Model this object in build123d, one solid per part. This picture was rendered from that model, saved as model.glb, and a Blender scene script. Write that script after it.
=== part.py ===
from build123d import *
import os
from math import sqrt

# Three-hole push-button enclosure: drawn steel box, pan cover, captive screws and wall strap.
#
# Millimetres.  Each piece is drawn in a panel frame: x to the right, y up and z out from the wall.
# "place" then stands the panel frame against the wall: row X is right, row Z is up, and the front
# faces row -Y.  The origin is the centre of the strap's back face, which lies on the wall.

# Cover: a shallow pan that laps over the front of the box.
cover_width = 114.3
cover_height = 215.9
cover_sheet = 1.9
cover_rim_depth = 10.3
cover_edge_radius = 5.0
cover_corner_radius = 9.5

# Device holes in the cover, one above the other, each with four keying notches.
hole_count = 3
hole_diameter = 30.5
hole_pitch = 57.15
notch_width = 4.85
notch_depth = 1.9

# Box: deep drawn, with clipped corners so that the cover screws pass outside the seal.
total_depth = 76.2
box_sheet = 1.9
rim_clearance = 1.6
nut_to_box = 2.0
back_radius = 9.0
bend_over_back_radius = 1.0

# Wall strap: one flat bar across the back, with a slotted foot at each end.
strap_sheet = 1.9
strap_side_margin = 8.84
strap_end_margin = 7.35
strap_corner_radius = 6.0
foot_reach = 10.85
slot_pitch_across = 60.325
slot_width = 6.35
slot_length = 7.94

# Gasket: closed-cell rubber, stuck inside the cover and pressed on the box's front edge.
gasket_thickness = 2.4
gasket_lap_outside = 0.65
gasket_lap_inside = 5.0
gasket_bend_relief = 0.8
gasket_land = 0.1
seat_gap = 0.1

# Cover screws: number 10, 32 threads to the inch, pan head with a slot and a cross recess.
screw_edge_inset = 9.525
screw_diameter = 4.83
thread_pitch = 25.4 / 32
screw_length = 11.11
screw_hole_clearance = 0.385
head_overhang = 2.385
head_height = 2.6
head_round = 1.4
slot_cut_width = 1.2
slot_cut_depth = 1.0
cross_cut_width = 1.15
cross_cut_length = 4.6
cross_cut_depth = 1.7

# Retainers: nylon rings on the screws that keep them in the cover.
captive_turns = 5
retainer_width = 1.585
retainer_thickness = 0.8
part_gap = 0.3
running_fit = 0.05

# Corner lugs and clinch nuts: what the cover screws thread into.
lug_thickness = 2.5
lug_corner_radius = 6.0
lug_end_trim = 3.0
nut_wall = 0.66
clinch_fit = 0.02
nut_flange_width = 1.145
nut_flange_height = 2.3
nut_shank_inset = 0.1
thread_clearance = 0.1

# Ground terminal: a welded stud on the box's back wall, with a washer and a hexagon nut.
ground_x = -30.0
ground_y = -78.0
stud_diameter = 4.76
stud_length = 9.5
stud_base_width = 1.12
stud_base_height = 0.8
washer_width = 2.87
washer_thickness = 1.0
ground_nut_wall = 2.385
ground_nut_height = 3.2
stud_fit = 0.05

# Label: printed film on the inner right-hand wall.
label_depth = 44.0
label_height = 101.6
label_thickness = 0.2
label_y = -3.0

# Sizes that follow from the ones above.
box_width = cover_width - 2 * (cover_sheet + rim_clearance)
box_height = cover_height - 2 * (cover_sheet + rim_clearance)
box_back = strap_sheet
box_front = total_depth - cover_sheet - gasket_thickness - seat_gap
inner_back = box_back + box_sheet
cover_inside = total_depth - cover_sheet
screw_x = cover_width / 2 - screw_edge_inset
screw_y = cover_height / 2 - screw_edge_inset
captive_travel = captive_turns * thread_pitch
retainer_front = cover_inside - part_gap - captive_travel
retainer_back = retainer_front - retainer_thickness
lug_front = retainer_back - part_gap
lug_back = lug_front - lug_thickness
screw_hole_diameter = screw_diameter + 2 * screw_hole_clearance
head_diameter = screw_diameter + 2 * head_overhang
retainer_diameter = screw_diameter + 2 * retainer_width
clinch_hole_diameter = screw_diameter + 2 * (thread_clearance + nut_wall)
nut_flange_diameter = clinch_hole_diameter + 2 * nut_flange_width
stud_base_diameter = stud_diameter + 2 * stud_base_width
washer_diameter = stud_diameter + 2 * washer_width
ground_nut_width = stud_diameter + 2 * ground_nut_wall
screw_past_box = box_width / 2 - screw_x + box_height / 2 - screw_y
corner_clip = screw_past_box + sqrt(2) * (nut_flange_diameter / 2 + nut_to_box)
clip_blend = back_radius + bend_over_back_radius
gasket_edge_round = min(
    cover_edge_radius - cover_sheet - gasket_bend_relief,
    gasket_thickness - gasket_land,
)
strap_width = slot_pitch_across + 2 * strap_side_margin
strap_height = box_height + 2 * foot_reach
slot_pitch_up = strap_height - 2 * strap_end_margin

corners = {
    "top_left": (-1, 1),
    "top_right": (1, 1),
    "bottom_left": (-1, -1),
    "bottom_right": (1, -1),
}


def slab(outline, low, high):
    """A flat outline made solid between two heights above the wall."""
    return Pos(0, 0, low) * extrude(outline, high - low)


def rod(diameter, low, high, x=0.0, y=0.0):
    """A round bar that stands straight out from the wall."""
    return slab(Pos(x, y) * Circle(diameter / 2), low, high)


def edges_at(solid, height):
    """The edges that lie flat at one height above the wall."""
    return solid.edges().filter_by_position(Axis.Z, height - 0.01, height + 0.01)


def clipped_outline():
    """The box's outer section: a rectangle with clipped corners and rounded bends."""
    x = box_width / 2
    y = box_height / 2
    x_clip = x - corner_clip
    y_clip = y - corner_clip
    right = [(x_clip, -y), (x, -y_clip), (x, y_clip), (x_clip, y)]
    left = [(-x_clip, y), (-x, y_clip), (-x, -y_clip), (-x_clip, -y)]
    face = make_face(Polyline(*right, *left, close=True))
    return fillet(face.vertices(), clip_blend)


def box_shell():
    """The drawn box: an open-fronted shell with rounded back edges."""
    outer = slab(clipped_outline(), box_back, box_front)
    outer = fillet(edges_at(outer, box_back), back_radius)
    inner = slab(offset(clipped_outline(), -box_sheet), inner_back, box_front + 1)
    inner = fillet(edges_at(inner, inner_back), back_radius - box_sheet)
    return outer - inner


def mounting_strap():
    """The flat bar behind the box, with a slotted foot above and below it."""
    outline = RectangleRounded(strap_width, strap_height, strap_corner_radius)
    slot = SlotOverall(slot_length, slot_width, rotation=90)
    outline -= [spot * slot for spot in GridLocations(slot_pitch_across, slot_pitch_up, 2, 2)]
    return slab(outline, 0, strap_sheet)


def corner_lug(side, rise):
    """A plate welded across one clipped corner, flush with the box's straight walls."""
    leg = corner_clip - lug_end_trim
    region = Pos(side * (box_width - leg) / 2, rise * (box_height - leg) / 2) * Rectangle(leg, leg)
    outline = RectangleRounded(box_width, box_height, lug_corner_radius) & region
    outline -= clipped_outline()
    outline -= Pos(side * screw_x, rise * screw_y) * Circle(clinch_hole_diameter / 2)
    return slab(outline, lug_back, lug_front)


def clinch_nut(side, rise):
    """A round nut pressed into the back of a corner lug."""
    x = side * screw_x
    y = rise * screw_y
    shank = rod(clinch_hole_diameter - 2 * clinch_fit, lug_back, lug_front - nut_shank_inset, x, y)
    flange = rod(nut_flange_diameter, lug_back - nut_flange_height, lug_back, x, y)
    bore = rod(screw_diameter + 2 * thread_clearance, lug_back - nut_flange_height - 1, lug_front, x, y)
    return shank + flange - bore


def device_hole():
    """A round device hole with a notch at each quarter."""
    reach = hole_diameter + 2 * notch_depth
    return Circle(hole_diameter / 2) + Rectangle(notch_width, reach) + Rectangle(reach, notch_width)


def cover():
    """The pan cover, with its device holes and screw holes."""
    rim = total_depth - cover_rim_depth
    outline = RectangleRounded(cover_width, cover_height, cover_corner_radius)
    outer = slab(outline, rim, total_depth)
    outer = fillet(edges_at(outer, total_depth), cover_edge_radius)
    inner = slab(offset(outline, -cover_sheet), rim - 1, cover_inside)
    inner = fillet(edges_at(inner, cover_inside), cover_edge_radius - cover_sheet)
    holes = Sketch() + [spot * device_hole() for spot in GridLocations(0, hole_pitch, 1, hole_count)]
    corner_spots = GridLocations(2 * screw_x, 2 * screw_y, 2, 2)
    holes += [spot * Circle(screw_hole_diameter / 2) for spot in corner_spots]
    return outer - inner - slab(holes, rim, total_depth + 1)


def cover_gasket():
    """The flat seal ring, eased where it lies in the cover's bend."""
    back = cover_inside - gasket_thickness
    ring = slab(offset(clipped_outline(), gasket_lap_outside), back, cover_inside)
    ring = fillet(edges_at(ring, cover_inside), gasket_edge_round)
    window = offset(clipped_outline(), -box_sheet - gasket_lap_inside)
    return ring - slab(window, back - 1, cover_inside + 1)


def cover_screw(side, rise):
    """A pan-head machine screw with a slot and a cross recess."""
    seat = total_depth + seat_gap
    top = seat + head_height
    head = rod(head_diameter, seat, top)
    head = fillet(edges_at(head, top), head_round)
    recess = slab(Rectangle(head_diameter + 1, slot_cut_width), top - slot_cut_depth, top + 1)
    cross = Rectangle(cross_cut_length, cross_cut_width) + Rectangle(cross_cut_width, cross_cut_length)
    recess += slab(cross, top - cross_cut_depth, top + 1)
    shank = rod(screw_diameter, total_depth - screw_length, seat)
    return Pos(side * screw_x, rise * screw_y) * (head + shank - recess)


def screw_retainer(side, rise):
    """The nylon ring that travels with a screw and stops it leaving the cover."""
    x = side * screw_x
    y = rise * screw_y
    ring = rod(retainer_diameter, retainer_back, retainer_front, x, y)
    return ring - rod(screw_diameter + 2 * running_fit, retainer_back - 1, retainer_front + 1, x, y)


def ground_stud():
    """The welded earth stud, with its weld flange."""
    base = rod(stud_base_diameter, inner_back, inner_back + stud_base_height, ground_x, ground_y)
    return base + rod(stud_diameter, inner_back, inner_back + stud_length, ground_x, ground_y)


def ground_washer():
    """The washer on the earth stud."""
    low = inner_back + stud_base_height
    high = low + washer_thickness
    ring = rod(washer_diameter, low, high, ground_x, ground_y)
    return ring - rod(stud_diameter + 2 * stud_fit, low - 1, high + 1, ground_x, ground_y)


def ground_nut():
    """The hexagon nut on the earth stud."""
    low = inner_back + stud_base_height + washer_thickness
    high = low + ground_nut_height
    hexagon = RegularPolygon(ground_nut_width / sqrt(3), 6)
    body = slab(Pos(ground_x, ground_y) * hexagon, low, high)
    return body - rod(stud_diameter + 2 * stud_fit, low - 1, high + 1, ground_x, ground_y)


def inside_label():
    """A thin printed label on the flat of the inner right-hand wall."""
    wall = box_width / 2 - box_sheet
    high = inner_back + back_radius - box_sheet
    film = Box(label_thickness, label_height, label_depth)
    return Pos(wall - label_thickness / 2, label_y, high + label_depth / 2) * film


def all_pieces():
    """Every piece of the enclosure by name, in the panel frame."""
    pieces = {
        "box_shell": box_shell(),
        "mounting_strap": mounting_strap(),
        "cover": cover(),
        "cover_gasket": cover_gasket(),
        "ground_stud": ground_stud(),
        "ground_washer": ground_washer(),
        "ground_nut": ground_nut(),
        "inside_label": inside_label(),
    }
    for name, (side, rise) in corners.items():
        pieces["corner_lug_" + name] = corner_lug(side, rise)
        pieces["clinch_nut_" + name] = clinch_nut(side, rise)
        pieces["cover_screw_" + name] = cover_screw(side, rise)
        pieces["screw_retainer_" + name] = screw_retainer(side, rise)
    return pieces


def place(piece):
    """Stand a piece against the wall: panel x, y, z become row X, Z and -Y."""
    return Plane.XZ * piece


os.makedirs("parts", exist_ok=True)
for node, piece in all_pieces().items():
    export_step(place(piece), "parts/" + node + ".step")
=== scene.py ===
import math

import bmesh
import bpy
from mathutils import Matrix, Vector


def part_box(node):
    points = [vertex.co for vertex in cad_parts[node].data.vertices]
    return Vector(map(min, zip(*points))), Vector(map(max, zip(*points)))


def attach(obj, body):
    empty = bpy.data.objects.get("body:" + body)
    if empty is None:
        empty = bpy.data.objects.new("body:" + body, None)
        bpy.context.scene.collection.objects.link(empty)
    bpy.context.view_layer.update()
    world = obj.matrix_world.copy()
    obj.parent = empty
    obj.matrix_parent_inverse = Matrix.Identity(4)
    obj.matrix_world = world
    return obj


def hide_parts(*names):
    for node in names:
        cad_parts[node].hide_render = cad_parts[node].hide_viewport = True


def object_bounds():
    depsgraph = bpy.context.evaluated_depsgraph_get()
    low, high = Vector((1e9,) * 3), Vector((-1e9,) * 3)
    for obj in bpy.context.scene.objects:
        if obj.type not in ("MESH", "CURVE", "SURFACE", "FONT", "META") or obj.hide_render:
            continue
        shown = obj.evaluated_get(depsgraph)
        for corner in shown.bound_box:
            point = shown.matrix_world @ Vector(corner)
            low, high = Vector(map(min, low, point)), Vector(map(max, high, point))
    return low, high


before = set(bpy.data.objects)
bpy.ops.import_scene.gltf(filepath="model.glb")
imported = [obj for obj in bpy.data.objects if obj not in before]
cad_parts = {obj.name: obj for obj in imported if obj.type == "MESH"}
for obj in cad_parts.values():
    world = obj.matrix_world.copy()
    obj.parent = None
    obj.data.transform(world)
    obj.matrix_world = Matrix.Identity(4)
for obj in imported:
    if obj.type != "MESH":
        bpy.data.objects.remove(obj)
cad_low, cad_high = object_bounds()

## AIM
Reproduce, without alteration, solely the lines beginning at the line that includes "name] = screw_retainer(side, rise)" and ending at the line that includes "imported = [obj", both lines included.

## EXERCISE SOLUTION
        pieces["screw_retainer_" + name] = screw_retainer(side, rise)
    return pieces


def place(piece):
    """Stand a piece against the wall: panel x, y, z become row X, Z and -Y."""
    return Plane.XZ * piece


os.makedirs("parts", exist_ok=True)
for node, piece in all_pieces().items():
    export_step(place(piece), "parts/" + node + ".step")
=== scene.py ===
import math

import bmesh
import bpy
from mathutils import Matrix, Vector


def part_box(node):
    points = [vertex.co for vertex in cad_parts[node].data.vertices]
    return Vector(map(min, zip(*points))), Vector(map(max, zip(*points)))


def attach(obj, body):
    empty = bpy.data.objects.get("body:" + body)
    if empty is None:
        empty = bpy.data.objects.new("body:" + body, None)
        bpy.context.scene.collection.objects.link(empty)
    bpy.context.view_layer.update()
    world = obj.matrix_world.copy()
    obj.parent = empty
    obj.matrix_parent_inverse = Matrix.Identity(4)
    obj.matrix_world = world
    return obj


def hide_parts(*names):
    for node in names:
        cad_parts[node].hide_render = cad_parts[node].hide_viewport = True


def object_bounds():
    depsgraph = bpy.context.evaluated_depsgraph_get()
    low, high = Vector((1e9,) * 3), Vector((-1e9,) * 3)
    for obj in bpy.context.scene.objects:
        if obj.type not in ("MESH", "CURVE", "SURFACE", "FONT", "META") or obj.hide_render:
            continue
        shown = obj.evaluated_get(depsgraph)
        for corner in shown.bound_box:
            point = shown.matrix_world @ Vector(corner)
            low, high = Vector(map(min, low, point)), Vector(map(max, high, point))
    return low, high


before = set(bpy.data.objects)
bpy.ops.import_scene.gltf(filepath="model.glb")
imported = [obj for obj in bpy.data.objects if obj not in before]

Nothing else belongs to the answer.